Menurut EMBER, investasi tahunan sektor ketenagalistrikan harus meningkat tiga kali lipat dalam dekade ini hingga mencapai hampir US$40 miliar, dan delapan kali lipat pada dekade berikutnya menjadi sekitar US$80 miliar dibandingkan dengan periode 2010-an.
Kementerian ESDM sudah menargetkan investasi Energi Baru Terbarukan (EBT) sebesar US$36 miliar atau US$7 miliar per tahunnya hingga 2025, namun jumlah tersebut dinilai belum cukup dan perlu ditingkatkan menjadi US$20 miliar per tahun hingga 2030. Investasi pun perlu diarahkan secara khusus untuk pengembangan tenaga surya dan bayu, diikuti oleh investasi teknologi jaringan (grid) yang fleksibel.
Manfaat yang didapat
Hasil kajian EMBER menunjukkan, sejumlah manfaat yang jelas akan didapatkan dari investasi untuk mempercepat NZE di sektor ketenagalistrikan Indonesia pada 2040. Dengan menggunakan EBT, biaya energi listrik akan turun. Investasi energi bersih memang cukup besar, tapi akan membayar imbal hasil jangka panjang dalam bentuk biaya bahan bakar yang lebih rendah.

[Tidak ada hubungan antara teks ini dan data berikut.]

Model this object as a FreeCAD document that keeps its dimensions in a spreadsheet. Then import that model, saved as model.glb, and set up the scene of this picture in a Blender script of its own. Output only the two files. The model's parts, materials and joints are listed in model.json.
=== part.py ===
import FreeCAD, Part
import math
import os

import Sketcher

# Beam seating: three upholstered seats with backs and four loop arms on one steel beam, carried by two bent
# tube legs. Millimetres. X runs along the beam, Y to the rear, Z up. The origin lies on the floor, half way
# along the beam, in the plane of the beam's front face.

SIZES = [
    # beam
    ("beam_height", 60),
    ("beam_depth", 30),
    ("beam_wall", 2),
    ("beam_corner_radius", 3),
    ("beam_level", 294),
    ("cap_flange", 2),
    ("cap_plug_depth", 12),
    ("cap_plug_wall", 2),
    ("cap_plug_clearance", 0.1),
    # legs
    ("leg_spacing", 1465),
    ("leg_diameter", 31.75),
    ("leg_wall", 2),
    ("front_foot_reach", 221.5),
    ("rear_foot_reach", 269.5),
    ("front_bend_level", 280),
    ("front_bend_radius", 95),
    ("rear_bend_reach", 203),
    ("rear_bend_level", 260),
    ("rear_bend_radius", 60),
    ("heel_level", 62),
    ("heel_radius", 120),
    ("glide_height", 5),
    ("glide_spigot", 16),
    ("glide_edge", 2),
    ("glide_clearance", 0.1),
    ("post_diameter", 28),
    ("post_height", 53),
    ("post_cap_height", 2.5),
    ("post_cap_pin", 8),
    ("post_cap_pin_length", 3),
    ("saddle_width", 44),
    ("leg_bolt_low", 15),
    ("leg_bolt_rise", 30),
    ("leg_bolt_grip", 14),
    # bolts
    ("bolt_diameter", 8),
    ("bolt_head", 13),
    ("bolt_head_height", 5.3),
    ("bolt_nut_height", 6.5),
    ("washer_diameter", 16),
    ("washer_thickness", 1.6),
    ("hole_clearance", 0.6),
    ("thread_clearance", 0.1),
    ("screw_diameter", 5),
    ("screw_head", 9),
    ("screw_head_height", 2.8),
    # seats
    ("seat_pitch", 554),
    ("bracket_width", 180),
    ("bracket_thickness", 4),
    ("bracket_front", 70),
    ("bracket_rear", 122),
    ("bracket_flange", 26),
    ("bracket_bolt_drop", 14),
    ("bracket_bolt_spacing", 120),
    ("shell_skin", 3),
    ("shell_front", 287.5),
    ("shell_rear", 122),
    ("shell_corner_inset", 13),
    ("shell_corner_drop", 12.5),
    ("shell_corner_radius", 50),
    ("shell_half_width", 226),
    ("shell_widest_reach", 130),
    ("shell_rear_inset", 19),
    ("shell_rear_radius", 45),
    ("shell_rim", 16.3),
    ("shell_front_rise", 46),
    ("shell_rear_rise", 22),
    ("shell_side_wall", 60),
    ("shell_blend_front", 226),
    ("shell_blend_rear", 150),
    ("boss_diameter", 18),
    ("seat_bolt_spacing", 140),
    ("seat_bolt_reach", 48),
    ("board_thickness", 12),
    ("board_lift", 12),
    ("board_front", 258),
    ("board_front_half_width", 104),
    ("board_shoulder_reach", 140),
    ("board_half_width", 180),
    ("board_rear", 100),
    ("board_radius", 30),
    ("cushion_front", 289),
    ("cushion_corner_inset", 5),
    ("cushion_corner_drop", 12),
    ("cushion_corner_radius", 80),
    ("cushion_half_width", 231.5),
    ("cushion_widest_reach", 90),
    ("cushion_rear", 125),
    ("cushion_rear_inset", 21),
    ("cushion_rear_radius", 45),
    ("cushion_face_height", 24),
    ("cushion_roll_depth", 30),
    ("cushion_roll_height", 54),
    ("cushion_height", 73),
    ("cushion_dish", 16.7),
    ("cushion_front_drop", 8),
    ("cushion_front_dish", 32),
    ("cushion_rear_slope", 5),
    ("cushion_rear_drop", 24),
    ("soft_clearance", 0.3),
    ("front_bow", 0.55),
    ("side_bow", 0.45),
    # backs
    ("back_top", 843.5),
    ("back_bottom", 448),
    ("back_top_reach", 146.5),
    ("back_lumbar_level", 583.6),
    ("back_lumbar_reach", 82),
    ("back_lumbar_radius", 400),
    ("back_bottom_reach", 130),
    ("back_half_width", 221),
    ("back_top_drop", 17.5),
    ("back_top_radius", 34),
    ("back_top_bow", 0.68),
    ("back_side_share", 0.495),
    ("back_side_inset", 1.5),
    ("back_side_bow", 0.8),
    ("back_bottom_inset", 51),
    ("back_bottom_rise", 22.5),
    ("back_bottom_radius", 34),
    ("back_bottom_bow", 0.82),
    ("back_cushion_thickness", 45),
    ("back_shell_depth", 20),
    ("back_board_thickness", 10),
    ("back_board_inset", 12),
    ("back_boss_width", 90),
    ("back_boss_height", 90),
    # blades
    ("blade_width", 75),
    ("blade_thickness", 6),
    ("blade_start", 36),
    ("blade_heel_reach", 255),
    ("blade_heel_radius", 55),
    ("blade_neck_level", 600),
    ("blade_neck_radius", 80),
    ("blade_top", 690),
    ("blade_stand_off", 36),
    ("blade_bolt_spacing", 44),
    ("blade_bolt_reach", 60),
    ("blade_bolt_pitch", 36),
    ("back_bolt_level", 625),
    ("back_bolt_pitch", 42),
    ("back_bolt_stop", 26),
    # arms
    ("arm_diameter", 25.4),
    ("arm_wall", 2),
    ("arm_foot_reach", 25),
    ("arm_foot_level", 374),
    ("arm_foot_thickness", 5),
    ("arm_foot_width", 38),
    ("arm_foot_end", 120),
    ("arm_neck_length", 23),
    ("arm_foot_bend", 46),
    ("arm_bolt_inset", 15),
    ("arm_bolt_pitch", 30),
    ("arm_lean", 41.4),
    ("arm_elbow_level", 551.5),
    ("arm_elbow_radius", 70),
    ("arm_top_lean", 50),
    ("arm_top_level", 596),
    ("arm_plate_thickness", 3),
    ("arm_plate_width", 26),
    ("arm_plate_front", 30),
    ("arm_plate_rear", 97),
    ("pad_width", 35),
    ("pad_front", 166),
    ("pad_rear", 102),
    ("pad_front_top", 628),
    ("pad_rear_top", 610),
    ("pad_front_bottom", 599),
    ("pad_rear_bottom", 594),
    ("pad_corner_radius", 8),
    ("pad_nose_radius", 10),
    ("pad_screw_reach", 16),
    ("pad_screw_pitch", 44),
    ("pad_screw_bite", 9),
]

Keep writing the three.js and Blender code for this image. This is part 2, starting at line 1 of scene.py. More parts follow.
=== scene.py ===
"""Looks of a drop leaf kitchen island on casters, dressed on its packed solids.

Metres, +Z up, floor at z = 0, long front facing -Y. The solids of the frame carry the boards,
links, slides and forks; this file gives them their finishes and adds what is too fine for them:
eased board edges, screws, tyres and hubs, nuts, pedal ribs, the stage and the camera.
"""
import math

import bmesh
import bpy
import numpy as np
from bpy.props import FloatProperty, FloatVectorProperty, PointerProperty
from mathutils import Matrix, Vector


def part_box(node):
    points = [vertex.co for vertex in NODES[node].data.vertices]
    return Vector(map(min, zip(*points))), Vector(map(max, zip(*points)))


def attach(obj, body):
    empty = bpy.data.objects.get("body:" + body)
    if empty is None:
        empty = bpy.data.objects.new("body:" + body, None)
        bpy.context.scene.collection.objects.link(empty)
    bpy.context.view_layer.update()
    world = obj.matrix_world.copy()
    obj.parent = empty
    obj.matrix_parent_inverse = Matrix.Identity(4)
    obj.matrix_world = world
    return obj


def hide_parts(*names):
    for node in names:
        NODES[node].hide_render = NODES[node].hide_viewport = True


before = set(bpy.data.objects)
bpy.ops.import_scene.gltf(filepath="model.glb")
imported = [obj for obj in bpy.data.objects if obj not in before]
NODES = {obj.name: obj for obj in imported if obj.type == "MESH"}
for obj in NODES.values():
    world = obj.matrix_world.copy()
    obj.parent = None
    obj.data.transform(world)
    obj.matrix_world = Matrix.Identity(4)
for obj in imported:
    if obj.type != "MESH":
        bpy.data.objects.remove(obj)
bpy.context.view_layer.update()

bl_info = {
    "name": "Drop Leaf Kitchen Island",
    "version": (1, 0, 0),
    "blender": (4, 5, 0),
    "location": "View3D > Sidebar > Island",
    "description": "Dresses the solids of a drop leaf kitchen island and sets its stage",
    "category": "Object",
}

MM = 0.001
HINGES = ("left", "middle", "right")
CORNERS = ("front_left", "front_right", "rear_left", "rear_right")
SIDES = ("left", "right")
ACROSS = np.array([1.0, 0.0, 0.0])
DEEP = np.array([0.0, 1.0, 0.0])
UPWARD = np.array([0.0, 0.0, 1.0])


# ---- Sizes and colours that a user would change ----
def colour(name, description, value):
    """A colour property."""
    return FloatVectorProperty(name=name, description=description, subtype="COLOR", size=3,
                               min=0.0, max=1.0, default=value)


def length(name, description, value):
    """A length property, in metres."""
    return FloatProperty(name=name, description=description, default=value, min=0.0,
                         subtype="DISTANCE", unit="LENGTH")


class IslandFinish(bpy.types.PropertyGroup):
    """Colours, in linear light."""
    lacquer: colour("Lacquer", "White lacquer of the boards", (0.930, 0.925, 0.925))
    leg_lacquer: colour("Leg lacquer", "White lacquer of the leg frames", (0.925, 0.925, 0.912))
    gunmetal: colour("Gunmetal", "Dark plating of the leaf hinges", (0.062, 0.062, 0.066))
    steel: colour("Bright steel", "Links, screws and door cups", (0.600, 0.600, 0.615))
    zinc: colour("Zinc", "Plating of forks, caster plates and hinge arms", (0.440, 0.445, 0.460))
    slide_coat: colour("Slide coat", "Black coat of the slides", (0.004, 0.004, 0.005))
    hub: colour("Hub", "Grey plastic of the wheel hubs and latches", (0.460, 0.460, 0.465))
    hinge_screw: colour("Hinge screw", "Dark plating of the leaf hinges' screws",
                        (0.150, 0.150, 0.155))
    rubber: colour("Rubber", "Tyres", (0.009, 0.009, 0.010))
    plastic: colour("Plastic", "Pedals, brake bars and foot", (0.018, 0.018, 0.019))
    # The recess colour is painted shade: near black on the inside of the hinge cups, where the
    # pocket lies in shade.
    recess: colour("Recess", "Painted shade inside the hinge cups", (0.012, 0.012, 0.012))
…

Selain itu, sekitar 500.000 lapangan kerja hijau pun akan tercipta di sektor energi. Dari jumlah ini, sekitar 265.000 akan berasal dari sektor ketenagalistrikan. Oleh karena itu, kata EMBER, Kebijakan transisi energi yang adil akan sangat penting untuk memastikan inklusivitas dan mengurangi risiko proses transisi.